• [To do]
Each line in the entries below that holds the string "loose" is to be listed.

>>>

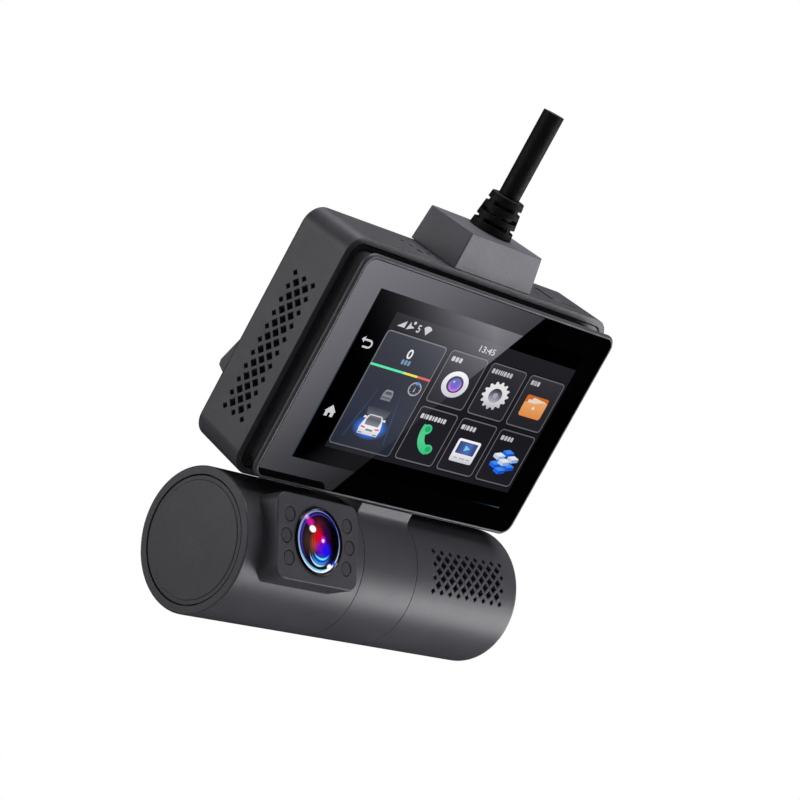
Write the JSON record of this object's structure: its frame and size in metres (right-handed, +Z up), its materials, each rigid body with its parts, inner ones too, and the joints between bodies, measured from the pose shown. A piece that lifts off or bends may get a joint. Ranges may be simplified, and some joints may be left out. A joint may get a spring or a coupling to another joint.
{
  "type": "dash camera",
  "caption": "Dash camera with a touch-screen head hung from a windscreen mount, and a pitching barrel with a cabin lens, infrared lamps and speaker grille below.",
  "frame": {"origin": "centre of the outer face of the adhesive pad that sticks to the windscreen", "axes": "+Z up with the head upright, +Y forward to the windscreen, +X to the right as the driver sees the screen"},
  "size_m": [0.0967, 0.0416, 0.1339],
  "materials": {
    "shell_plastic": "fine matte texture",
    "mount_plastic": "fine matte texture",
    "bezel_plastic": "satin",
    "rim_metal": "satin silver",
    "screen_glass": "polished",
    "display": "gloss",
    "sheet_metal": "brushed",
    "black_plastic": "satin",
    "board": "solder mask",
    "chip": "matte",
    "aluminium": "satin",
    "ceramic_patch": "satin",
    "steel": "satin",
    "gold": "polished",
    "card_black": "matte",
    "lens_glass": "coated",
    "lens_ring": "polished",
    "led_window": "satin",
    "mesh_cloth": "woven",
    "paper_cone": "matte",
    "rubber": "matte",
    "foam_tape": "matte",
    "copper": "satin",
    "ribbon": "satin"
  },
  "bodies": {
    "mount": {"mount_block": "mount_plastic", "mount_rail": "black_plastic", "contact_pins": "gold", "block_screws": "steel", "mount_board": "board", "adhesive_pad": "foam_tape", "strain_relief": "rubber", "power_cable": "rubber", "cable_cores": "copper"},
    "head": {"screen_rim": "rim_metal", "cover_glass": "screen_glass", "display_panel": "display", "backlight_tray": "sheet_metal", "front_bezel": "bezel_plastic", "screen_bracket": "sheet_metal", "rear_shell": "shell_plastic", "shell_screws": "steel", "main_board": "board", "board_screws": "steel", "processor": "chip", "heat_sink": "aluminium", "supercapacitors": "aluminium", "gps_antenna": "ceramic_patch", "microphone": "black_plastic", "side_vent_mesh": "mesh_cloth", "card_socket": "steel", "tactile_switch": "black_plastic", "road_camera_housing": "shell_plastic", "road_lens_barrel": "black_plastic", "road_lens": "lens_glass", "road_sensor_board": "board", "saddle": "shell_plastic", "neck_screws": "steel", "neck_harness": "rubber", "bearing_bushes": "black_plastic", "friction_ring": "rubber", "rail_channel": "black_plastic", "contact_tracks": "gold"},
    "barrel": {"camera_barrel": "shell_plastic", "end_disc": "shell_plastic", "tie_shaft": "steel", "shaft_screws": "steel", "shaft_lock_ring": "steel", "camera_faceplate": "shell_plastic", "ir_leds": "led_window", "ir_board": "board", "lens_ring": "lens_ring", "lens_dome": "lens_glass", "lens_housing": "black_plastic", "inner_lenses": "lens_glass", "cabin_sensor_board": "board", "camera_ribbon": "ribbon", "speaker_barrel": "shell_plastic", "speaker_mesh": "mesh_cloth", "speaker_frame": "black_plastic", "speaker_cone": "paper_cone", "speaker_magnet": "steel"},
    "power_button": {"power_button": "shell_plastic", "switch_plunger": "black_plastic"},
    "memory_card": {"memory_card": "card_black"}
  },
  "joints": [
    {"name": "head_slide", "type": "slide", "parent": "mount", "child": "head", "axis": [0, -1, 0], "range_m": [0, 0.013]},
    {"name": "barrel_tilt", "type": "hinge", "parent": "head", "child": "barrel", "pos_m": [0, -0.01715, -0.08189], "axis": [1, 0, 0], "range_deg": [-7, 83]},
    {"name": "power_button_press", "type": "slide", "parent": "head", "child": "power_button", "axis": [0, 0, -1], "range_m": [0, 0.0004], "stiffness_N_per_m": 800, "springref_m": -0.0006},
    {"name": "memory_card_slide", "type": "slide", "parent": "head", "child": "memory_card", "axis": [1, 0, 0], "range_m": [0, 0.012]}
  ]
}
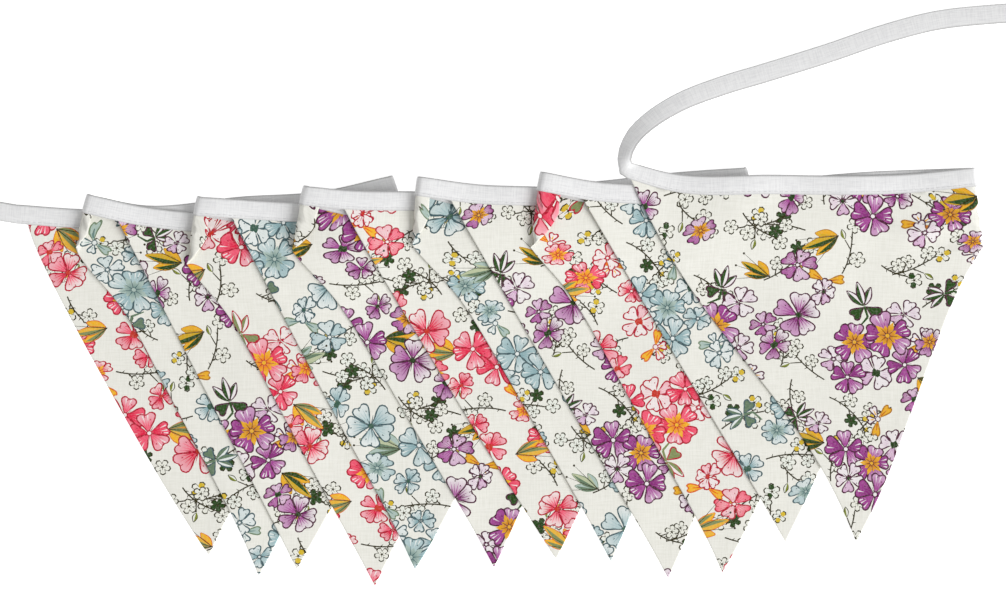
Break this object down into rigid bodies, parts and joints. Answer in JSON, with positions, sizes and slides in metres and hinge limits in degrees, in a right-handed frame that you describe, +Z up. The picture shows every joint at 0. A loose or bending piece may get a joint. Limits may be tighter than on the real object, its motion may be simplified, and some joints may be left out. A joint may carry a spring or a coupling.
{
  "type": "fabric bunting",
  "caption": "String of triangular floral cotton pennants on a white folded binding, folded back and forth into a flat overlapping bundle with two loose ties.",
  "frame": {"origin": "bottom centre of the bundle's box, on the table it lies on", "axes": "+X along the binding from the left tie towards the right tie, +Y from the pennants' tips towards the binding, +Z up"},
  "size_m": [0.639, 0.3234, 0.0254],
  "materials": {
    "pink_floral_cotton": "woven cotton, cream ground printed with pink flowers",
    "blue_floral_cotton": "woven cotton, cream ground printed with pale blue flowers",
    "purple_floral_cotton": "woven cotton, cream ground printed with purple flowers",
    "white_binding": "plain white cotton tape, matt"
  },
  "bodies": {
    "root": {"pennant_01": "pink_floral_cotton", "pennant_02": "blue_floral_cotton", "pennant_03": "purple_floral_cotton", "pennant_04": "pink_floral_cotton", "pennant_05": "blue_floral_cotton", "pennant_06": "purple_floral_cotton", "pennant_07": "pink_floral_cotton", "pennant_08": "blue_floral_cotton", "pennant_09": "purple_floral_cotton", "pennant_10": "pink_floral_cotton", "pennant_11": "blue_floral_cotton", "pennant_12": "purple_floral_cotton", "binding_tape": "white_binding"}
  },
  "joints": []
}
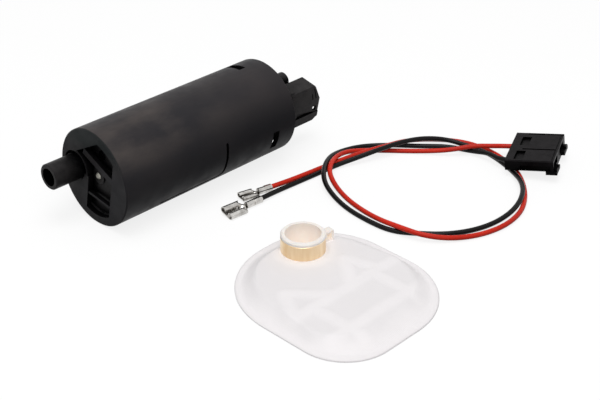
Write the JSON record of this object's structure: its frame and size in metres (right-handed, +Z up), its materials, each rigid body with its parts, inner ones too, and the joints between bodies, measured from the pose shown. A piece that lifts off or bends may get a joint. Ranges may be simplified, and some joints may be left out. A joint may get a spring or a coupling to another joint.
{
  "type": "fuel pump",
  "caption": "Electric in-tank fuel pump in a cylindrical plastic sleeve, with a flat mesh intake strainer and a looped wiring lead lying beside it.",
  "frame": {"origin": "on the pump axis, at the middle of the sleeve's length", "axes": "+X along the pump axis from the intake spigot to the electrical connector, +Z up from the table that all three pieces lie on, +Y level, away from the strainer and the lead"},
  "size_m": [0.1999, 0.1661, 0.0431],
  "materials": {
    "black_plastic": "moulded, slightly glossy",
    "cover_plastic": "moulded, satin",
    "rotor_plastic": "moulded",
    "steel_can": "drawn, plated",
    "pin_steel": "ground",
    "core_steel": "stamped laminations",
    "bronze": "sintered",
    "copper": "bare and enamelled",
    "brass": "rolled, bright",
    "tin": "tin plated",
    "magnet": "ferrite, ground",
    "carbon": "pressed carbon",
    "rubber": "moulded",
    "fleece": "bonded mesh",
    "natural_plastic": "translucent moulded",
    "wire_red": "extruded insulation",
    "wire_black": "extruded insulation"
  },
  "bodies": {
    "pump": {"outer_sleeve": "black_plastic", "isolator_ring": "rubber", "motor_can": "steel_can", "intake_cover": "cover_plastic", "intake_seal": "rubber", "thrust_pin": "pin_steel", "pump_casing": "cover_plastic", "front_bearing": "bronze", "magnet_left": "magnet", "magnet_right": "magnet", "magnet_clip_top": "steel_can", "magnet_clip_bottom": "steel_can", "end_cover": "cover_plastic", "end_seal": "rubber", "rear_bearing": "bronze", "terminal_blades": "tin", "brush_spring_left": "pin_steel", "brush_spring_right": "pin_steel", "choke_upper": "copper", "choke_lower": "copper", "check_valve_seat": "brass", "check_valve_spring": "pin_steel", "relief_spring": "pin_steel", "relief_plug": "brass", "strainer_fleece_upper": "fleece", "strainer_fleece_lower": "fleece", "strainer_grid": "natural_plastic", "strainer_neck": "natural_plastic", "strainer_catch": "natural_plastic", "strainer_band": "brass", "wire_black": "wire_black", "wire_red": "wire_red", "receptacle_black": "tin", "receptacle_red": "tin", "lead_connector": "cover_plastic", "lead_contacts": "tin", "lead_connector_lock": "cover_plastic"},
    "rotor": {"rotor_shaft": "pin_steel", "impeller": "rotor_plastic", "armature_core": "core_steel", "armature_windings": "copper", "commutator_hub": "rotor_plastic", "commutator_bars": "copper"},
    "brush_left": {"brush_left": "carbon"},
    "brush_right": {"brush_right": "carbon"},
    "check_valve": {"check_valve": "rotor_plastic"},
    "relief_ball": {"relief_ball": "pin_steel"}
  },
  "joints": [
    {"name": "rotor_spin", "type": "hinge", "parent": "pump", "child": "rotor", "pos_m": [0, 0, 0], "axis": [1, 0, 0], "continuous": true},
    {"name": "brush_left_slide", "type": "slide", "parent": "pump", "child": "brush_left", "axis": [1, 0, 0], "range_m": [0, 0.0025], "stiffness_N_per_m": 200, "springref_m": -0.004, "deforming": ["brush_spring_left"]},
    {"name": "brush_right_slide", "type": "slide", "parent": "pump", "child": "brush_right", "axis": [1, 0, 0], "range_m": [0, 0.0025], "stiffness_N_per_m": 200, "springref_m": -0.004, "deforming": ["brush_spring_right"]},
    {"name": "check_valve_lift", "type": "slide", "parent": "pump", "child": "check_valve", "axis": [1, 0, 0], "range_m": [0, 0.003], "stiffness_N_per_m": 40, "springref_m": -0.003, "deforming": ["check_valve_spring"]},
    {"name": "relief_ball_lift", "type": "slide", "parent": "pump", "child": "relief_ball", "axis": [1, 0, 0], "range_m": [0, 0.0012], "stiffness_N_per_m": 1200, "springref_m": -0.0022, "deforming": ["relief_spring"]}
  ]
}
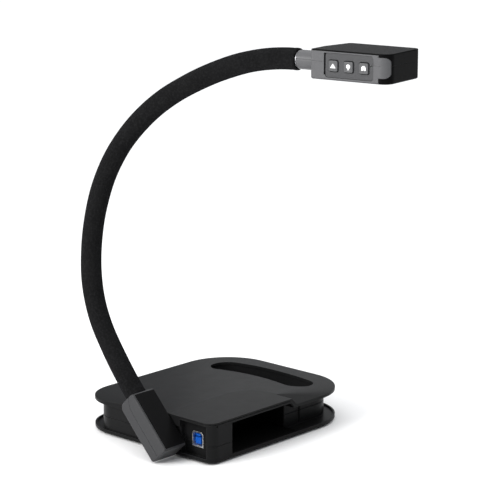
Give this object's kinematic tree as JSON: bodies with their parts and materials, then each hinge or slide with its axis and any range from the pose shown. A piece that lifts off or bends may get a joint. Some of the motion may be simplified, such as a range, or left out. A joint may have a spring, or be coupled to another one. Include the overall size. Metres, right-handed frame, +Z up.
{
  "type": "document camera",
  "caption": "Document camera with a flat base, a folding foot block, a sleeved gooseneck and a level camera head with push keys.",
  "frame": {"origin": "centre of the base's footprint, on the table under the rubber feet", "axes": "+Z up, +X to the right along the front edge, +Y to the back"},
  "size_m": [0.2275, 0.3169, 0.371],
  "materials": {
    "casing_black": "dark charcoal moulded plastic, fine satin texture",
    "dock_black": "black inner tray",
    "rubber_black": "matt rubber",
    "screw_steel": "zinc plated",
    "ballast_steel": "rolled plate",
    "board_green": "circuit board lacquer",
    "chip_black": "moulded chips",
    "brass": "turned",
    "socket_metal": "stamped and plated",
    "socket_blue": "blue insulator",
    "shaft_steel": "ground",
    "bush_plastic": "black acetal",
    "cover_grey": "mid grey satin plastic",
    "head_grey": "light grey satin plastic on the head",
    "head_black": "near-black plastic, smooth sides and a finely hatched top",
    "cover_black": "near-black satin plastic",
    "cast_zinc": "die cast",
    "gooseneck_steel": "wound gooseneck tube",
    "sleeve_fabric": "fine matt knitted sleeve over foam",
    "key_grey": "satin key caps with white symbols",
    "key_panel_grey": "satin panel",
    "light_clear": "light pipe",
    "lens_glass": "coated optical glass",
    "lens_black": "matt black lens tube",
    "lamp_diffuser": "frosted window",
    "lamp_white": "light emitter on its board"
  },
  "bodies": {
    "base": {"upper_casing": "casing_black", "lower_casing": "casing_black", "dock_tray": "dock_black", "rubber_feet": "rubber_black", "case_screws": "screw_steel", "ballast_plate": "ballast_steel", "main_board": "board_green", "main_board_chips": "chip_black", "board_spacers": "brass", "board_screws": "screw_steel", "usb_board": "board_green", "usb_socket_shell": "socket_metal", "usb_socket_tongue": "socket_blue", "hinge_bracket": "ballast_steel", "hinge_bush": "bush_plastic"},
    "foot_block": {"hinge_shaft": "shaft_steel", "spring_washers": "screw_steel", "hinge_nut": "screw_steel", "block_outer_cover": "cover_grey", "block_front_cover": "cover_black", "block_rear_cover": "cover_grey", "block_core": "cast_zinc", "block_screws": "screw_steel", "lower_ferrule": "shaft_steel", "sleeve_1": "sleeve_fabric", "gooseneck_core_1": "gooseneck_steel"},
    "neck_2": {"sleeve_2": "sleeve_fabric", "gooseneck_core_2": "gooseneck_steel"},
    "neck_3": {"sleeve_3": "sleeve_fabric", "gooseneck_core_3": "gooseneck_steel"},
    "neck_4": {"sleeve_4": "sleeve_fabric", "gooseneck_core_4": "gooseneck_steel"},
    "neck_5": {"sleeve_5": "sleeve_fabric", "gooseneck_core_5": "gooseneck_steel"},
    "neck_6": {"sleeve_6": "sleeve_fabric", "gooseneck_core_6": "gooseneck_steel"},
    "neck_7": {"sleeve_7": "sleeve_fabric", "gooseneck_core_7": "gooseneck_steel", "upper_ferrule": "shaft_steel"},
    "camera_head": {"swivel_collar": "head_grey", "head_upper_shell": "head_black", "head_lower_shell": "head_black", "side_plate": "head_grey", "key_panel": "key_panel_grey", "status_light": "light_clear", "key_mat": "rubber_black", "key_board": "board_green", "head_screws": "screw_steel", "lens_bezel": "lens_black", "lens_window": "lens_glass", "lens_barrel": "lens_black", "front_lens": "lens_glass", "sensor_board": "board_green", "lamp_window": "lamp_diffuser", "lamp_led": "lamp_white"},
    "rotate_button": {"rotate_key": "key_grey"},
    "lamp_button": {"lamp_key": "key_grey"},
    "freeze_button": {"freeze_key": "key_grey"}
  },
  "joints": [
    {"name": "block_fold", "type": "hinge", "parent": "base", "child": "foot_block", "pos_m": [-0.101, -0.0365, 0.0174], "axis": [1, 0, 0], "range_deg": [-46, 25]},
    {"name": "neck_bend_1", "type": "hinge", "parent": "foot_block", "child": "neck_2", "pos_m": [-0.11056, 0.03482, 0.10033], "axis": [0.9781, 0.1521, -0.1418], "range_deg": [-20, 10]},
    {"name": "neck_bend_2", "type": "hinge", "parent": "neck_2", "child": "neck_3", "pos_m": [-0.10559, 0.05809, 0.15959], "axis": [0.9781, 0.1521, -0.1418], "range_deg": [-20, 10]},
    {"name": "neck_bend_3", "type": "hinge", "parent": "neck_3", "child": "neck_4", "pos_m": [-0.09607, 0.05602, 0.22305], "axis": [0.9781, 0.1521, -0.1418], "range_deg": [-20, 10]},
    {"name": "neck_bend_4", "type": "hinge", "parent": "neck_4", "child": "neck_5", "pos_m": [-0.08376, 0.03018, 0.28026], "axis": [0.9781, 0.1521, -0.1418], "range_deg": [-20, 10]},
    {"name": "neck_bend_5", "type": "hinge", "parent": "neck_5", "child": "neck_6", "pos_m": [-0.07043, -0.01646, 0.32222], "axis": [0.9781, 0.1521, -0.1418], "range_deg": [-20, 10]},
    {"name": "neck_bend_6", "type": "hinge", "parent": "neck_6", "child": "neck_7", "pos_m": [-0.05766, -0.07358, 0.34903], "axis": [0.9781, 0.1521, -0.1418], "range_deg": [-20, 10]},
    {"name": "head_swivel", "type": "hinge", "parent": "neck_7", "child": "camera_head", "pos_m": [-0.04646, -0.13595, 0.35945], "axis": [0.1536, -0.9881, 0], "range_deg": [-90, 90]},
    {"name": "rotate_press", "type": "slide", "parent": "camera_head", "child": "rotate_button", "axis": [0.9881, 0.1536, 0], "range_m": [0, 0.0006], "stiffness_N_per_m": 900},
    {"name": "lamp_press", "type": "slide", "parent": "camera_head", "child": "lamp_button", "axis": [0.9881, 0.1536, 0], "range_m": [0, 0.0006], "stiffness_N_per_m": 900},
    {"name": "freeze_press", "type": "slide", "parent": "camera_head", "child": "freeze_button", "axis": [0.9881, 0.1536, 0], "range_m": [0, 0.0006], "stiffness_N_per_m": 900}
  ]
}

<<<

• [Result of the exercise]
Break this object down into rigid bodies, parts and joints. Answer in JSON, with positions, sizes and slides in metres and hinge limits in degrees, in a right-handed frame that you describe, +Z up. The picture shows every joint at 0. A loose or bending piece may get a joint. Limits may be tighter than on the real object, its motion may be simplified, and some joints may be left out. A joint may carry a spring or a coupling.
  "caption": "String of triangular floral cotton pennants on a white folded binding, folded back and forth into a flat overlapping bundle with two loose ties.",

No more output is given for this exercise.